Granted, a religious institution isn’t the only way to exert social control. However, I’d have to say that for the most part it represents order rather than chaos. I’d say the same thing about most types of governments whether I liked them or not.

There’s no meaningful difference between order and chaos in the sense the OP is using them, it’s just an interpretation. If a religion promotes social cohesion and also leads to wars and factionalism, is it causing order or chaos?

People who aren’t religious are able to use other beliefs for the same purpose, because I think that aside from religion, people usually gravitate toward others with similar beliefs. I’m not really sure how a society would have developed without religion, not because religion is necessary for social cohesion but because I’m not sure how people would begin to interpret the world without religion or something that does the same thing. If we assume people gave up on religious views entirely I still think they’d behave in some of the same ways.

There are societies that lack Western technology and still have plenty of religion. Perhaps more than they can use. :stuck_out_tongue:

While it doesn’t invalidate the social control criticism, I am pretty sure this is not what Marx’s quote means.

I would say that religion has provided order in the past, but no longer does so in many or most parts of the world.

Religion, like tyranny, is a mediocre ordering mechanism - it can take an absolutely chaotic system and bring a degree of order by making contrary behavior anathema and encouraging a certain set of communal cooperative activities. On the upside, this can bring cohesion to a community through homogonization and mutual participation; on the downside, this makes enemies of nonconformists and causes strife with them. The latter being a relevent issue the moment more than one religion comes on the block.

So, back in prehistoric times, religion was probably an ordering device - the societies were all going to be basically tyrannies anyway, and were all going to be attacking their neighbors at every opportunity anyway, so the tendency of religion to ostracize nonconformists wasn’t going to make the situation discernibly worse, which would its positive ordering effects as the only relevent effects.

Then, as time passed, religion became the vehicle for the creation of functioning legal systems - it might even be arguable that religion taught us how to have legal systems that were based on codified rules rather than, say, spontaneous edicts from the chieftan. (I couldn’t say for sure; IANAnAnthropologist.) In this regard religion would certainly be an ordering force…as it simultaneously taught us about a better ordering system than it, specifically organized civil government with codified legal systems.

As every modern nation has gradually drifted away from divine right of kings towards indisputably better government systems that have some form of democratic representation at their base, though, religion has been supplanted as the best system for maintaining order, and now rather than being most visible for its ordering aspects, it is now most visible for its divisive aspects.
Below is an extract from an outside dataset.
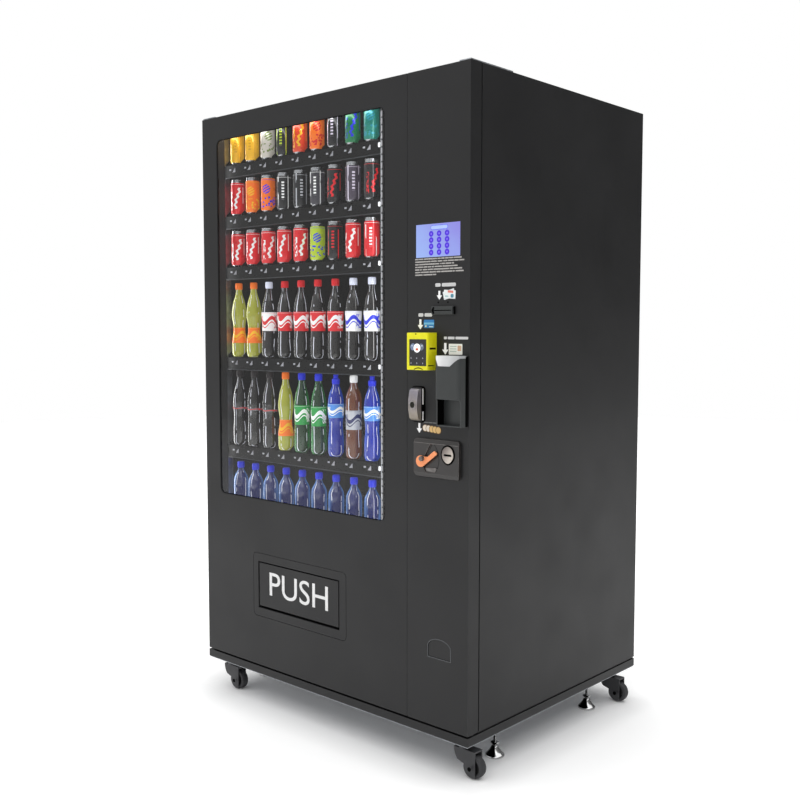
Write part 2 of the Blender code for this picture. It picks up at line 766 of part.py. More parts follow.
def id_reader_hood():
    """Silver scoop that fills the notch in the scanner's head and leans back a little."""
    left, right, _, top = ID_READER
    back = -0.004 - FIT
    profile = [(back, SCOOP_FOOT), (-ID_REACH, SCOOP_FOOT), (-ID_REACH + 0.003, top), (back, top)]
    side = prism(profile, "X", left - 0.01, right + 0.01)
    front = prism(scoop_outline(FIT), "Y", -ID_REACH - 0.01, back)
    body = prism(id_footprint(), "Z", SCOOP_FOOT - 0.01, top)
    finished(combined(body, [side, front], "INTERSECT"), "id_reader_hood", SILVER_GREY)


def t_handle():
    """Pop-out handle on its shaft, with a bored face for the key cylinder."""
    x, z = LOCK
    half_width = 0.016
    outline = [(-0.005, z + 0.044), (-0.012, z + 0.044), (-0.018, z + 0.039)]
    outline += [(-0.0235, z + 0.014), (-0.0235, z - 0.014), (-0.018, z - 0.038)]
    outline += [(-0.012, z - 0.043), (-0.005, z - 0.043)]
    grip = prism(outline, "X", x - half_width, x + half_width)
    shaft = rod("Y", LOCK, 0.0075, -0.006, 0.060, 12)
    nut = rod("Y", LOCK, 0.012, 0.050, 0.058, 6)
    bore = rod("Y", LOCK, 0.0085, -0.03, -0.0130, 16)
    handle = cut(union(grip, shaft, nut), bore)
    finished(handle, "t_handle", SILVER_GREY, origin=at(x, -0.005, z))


def key_cylinder():
    """Barrel of the lock, with its keyway."""
    x, z = LOCK
    barrel = rod("Y", LOCK, 0.0080, -0.0245, -0.0134, 16)
    keyway = block(x - 0.0009, x + 0.0009, -0.03, -0.019, z - 0.0045, z + 0.0045)
    finished(cut(barrel, keyway), "key_cylinder", CHROME, origin=at(x, -0.0245, z), smooth=True)


def coin_acceptor():
    """Coin panel with a sunk field for the lever, the coin slot and the mechanism behind."""
    left, right, bottom, top = COIN_PANEL
    ahead = -COIN_REACH - 0.01
    profile = [(-FIT, bottom), (-0.006, bottom + 0.002), (-COIN_REACH, bottom + 0.012)]
    profile += [(-COIN_REACH, top - 0.013), (-0.006, top - 0.002), (-FIT, top)]
    slopes = prism(profile, "X", left - 0.01, right + 0.01)
    panel = combined(prism(rounded(COIN_PANEL, 0.012), "Y", ahead, 0.001), [slopes], "INTERSECT")
    neck = plate((1.046, 1.104, 0.866, 0.924), -0.001, SKIN + 0.004)
    case = plate((1.000, 1.102, 0.790, 0.930), SKIN + FIT, 0.100)
    sector = arc(LEVER_PIVOT, 0.054, -40, 46, 8)
    sector += [(1.0166, 0.9266), (0.985, 0.872), (1.000, 0.8475)]
    field = prism(sector, "Y", ahead, -0.0045)
    slot = plate(COIN_SLOT, ahead, -0.002)
    pivot = rod("Y", LEVER_PIVOT, 0.0045, ahead, -0.0015, 12)
    body = cut(union(panel, neck, case), field, slot, pivot)
    finished(body, "coin_acceptor", COOL_GREY)


def coin_return_lever():
    """Round-headed lever with a square tip, and its pivot stud behind."""
    px, pz = LEVER_PIVOT
    outline = [(1.0425, 0.8990), (1.0443, 0.9010), (1.0443, 0.9025), (1.0360, 0.9085), (1.0340, 0.9085)]
    outline += [(1.0106, 0.8906)]
    outline += arc((0.9855, 0.877), 0.016, 60, 304, 12)
    front = -COIN_REACH - 0.0055
    lever = prism(outline, "Y", front, -COIN_REACH - 0.0007)
    stud = rod("Y", LEVER_PIVOT, 0.0040, -COIN_REACH - 0.002, -0.0020, 12)
    finished(union(lever, stud), "coin_return_lever", ORANGE, origin=at(px, front, pz))


def coin_return_cup():
    """Box behind the coin-return opening."""
    outer = (0.989, 1.097, 0.316, 0.398)
    sheet = 0.002
    cup = plate(outer, SKIN + FIT, 0.072)
    room = plate(grown(outer, -sheet), SKIN - 0.01, 0.072 - sheet)
    finished(cut(cup, room), "coin_return_cup", DEEP_BLACK)


def coin_return_flap():
    """Arched flap that swings into the cup."""
    y, z = CUP_AXIS
    middle = (CUP[0] + CUP[1]) / 2
    panel = prism(arched(0.0010), "Y", 0.0010, 0.0035)
    barrel = rod("X", CUP_AXIS, 0.0020, middle - 0.027, middle + 0.027, 8)
    finished(union(panel, barrel), "coin_return_flap", SATIN_BLACK, origin=at(middle, y, z))


# ---- Casters and feet --------------------------------------------------------------------------


def fork_outline(x):
    """Side plate of a caster fork: a curved shoulder, then a round lobe over the wheel."""
    axle = (x + CASTER_TRAIL, WHEEL_RADIUS)
    front = axle[0] + 0.012
    points = [(front, FORK_TOP), (x - 0.026, FORK_TOP)]
    points += arc((x + 0.021, FORK_TOP - 0.002), 0.047, 182, 222, 4)
    points += arc(axle, 0.0285, 168, 292, 9)
    return [*points, (front, WHEEL_RADIUS - 0.022)]


def caster_forks():
    """Four swivel forks. Each carries its axle, and all share one mesh."""
    names = [f"caster_fork_{ending}" for ending, _, _ in caster_centres()]
    places = [at(x, y, 0) for _, x, y in caster_centres()]
    _, x, y = caster_centres()[0]
    half = WHEEL_WIDTH / 2 + 0.0015
    sheet = 0.003
    outer = half + sheet
    axle_centre = (x + CASTER_TRAIL, WHEEL_RADIUS)
    near = prism(fork_outline(x), "Y", y - outer, y - half)
    far = prism(fork_outline(x), "Y", y + half, y + outer)
    crown = block(
        x - 0.026, axle_centre[0] + 0.012, y - outer, y + outer, FORK_TOP - 0.0035, FORK_TOP + 0.0005
    )
    steps = [(0, FORK_TOP - 0.001), (0.018, FORK_TOP - 0.001), (0.018, 0.084), (0.026, 0.090)]
    race = lathe([*steps, (0.026, 0.1025), (0, 0.1025)], at(x, y, 0))
    axle = rod("Y", axle_centre, AXLE_RADIUS, y - outer - 0.001, y + outer + 0.001, 10)
    fork = union(crown, near, far, race, axle)
    first = finished(fork, names[0], DEEP_BLACK, origin=places[0])
    copies(first, names[1:], places[1:])


def caster_wheels():
    """Four wheels on the forks' axles, all with one mesh."""
    names = [f"caster_wheel_{ending}" for ending, _, _ in caster_centres()]
    places = [at(x + CASTER_TRAIL, y, WHEEL_RADIUS) for _, x, y in caster_centres()]
    half = WHEEL_WIDTH / 2
    bore = AXLE_RADIUS + HOLE_PLAY
    rim = WHEEL_RADIUS - 0.0015
    steps = [(bore, -half), (0.027, -half), (rim, -half + 0.002), (WHEEL_RADIUS, -half + 0.006)]
    steps += [(WHEEL_RADIUS, half - 0.006), (rim, half - 0.002), (0.027, half), (bore, half)]
    wheel = lathe(steps, places[0], axis="Y", segments=20)
    finished(wheel, names[0], RUBBER_BLACK, origin=places[0], smooth=True)
    copies(wheel, names[1:], places[1:])


def levelling_feet():
    """Four screw feet: a cone on the floor, a nut and a stem through the base block."""
    names = [f"levelling_foot_{ending}" for ending, _, _ in foot_centres()]
    places = [at(x, y, 0) for _, x, y in foot_centres()]
    steps = [(0, 0), (0.027, 0), (0.029, 0.003), (0.027, 0.0065), (0.011, 0.030), (0.008, 0.032)]
    steps += [(STEM_RADIUS, 0.032), (STEM_RADIUS, 0.037), (0.0125, 0.037), (0.0125, 0.043)]
    steps += [(STEM_RADIUS, 0.043), (STEM_RADIUS, 0.118), (0, 0.118)]
    foot = lathe(steps, places[0], segments=16)
    finished(foot, names[0], CHROME, origin=places[0], smooth=True)
    copies(foot, names[1:], places[1:])


def build():
    """Builds the whole machine."""
    clear_scene()
    base_pan()
    base_plinth()
    side_panels()
    top_panel()
    back_panel()
    partition_wall()
    compartment_floor()
    uprights()
    light_strip()
    top_hinge_plates()
    for number, level in enumerate(TRAY_LEVELS, start=1):
        tray(number, level)
    spirals()
    compressor()
    condenser()
    condenser_fan()
    power_box()
    main_door_shell()
    window_glass()
    door_gasket()
    bin_surround()
    delivery_bin()
    delivery_flap()
    payment_door_shell()
    touch_screen()
    bill_validator()
    card_reader_case()
    card_reader_screen()
    id_reader()
    id_reader_hood()
    t_handle()
    key_cylinder()
    coin_acceptor()
    coin_return_lever()
    coin_return_cup()
    coin_return_flap()
    caster_forks()
    caster_wheels()
    levelling_feet()


build()
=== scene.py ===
"""Looks of a vending machine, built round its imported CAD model.

The CAD nodes get their finishes here. The stock, the smooth spirals, the price tags, the lamps'
light-emitting strips, the stickers, the display's picture and the small hardware are new pieces.
Places are (x, y, z) in metres: x from the machine's left side, y behind the face of its doors and z
above the floor. at() turns them into the frame's own coordinates.
"""

import math
import random

import bmesh
import bpy
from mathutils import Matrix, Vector


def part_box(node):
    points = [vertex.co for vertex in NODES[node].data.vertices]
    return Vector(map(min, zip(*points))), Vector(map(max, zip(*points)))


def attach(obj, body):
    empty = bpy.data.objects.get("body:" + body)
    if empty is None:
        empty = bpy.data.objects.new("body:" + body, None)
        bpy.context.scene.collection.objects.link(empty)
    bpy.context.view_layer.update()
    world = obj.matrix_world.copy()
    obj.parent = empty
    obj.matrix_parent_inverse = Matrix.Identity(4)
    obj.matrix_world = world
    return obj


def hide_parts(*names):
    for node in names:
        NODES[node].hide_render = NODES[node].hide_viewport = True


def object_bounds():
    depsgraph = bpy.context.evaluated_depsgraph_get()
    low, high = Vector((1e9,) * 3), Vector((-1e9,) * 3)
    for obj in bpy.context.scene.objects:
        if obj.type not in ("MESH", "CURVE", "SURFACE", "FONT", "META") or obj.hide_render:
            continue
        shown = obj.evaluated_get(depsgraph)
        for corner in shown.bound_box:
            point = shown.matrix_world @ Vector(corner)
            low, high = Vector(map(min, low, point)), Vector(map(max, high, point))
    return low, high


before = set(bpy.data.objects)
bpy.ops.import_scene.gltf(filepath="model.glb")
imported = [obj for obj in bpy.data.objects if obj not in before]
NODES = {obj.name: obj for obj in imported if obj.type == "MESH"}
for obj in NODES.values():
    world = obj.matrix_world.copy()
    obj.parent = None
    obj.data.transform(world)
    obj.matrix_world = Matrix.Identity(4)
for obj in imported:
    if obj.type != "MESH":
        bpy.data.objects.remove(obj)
CAD_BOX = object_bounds()
LEFT_SIDE = CAD_BOX[0].x
DOOR_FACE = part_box("main_door_shell")[0].y
DRAWS = random.Random(7)


def at(x, y, z):
    """A point of the frame, from distances to the left side, the door face and the floor."""
    return Vector((LEFT_SIDE + x, DOOR_FACE + y, z))


def span(node):
    """(left, right, front, back, bottom, top) of a CAD node at rest."""
    low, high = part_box(node)
    ends = (low.x - LEFT_SIDE, high.x - LEFT_SIDE, low.y - DOOR_FACE, high.y - DOOR_FACE)
    return (*ends, low.z, high.z)


def middle(node):
    """Centre (x, y, z) of a CAD node's box."""
    left, right, front, back, bottom, top = span(node)
    return ((left + right) / 2, (front + back) / 2, (bottom + top) / 2)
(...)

Rather than guiding us to make peace with our brothers (a role covered by cops now), religion now serves only as a font of war. Nobody could reasonably say that religion is a force for peace in the middle east right now. Or in europe. Or the states. In all these places, religion cannot make things better than civil law does, because even in the cases where it is having a cohesive effect it is redundant. The only notable effects it has in these places are the divisiveness and chaos it inspires.

So yeah. Religion is an excellent way to get from “REALLY chaotic” to “somewhat ordered”, but from there on up it resists global peace and order. It’s like a post with a bungee cord attached to it - while we’re beneath it’s natural level it pulls us up, but after that it pulls us back.
And regarding its effects on technology and science, I’d say it’s pretty clear that its effects on science are somewhat similar to its effects on order - religion gave us the knack for noticing things happening in nature and attributing it to consistent causes (any causes), and it brought us sufficient social order to be able to have monks sitting on their butts all day thinking and philosophising and possibly experimenting. But at that point you pass the post and religion starts pulling you back, figthing every discovery that appears not to support it or worse, to dispute it.

That’s not what that phrase means.

I think religion has enabled a kind of order throughout history, sure. Where the OP errs is in the implication that a rigid system is probably more beneficial, or that the opposite of religious order is anarchy rather than some other ideological order, like numerology or feng shui. Or that an ordered system is actually responsible for our present level of development rather than a hinderance.

Without religion, I might already have my flying car, damn it!

IMHO religion, which is not spirituality and not a personal relationship with God through Jesus, is a attempt at making order out of chaos.

While Karl Marx’s prose is not always characterised by perfect clarity, I think that is what he meant by the phrase.

“Religion is, indeed, the self-consciousness and self-esteem of man who has either not yet won through to himself, or has already lost himself again. But man is no abstract being squatting outside the world. Man is the world of man—state, society. This state and this society produce religion, which is an inverted consciousness of the world, because they are an inverted world. Religion is the general theory of this world, its encyclopaedic compendium, its logic in popular form, its spiritual point d’honneur, its enthusiasm, its moral sanction, its solemn complement, and its universal basis of consolation and justification. It is the fantastic realization of the human essence since the human essence has not acquired any true reality. The struggle against religion is, therefore, indirectly the struggle against that world whose spiritual aroma is religion. Religious suffering is, at one and the same time, the expression of real suffering and a protest against real suffering. Religion is the sigh of the oppressed creature, the heart of a heartless world, and the soul of soulless conditions. It is the opium of the people. The abolition of religion as the illusory happiness of the people is the demand for their real happiness. To call on them to give up their illusions about their condition is to call on them to give up a condition that requires illusions. The criticism of religion is, therefore, in embryo, the criticism of that vale of tears of which religion is the halo.”

As I read this, he is saying that religion functions as a psychological mechanism which enables the suffering masses to put up with their suffering, rather than refusing to put up with it and rising up against it. It therefore sustains an unjust social order.

Ironically, some religious people don’t fully understand the concepts of chaos and order, whence anti-evolution arguments that incorrectly apply the laws of thermodynamics.